After a successful round of chemotherapy, Tan was strong enough to take the next step in his recovery process: a stem cell transplant, his only option for a fully curative therapy. A donor match was made from within his family, and he received his transplant on Oct. 13. Earlier this year, Tan was healthy enough and cleared to travel back to his Manila home, where the couple’s teenage son and daughter were waiting to see their parents after months of being apart. For now, he will return to City of Hope every three months to received medications to prevent a relapse in leukemia as well as fungal infections, drugs that are not available in the Philippines at this time.
Since his transplant, Tan remains in good health, with no evidence of disease. Just a few months earlier, City of Hope child life specialists held a virtual call with the Tans’ children to let them know what their dad was going to go through, the milestones to expect, and to manage their expectations and answer questions.

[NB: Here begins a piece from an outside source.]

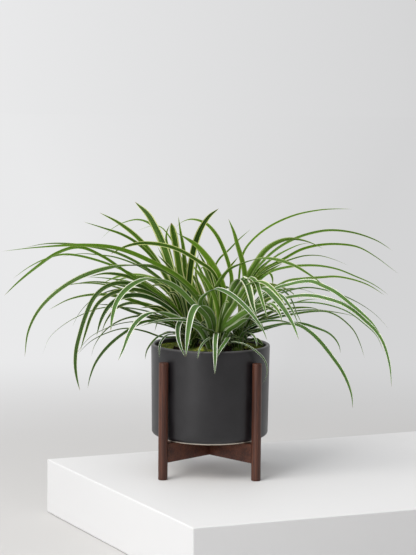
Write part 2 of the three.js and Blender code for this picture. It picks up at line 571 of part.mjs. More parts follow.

The Tans also befriended a former patient and his wife who offered to share his story with new patients to give them his firsthand account of his treatment and experience with City of Hope.
“My wife and I were so fortunate to be able to talk with them,” Tan said. “It gave us confidence and a sense of peace in speaking with them. He went out of his way to assure us that everything was going to be OK, because ‘you’re at City of Hope now.’”
It was that attention to detail and the interdisciplinary approach to their care experience that the Tans said made such an impact.
“When we came here, the first thing we were struck by was the big HOPE letters in the courtyard,” Tan said. “That was our first selfie, in front of those big letters that really did give us actual hope that I came to the right place for the right treatment for me.”
An International Ambassador
The Tans were also inspired by the credo captured on the Golter Gate about preserving the soul as well as the body. “I saw that everywhere we went on campus,” Tan said. “With Dr. Stein, all my nurses, my nurse practitioner, the valets, everyone. The fear that I had about what was going on with me melted away a little. City of Hope felt like home. That really helped me in my treatment and recovery. The environment and culture of City of Hope made a big difference.”
After his recovery, Tan said he wants to be an “ambassador” for City of Hope among Asian populations and in Asian countries.
“I am so thankful to City of Hope and the Center for International Medicine for taking me on,” he said. “I would like to share my story to others internationally who may benefit from what City of Hope can do.”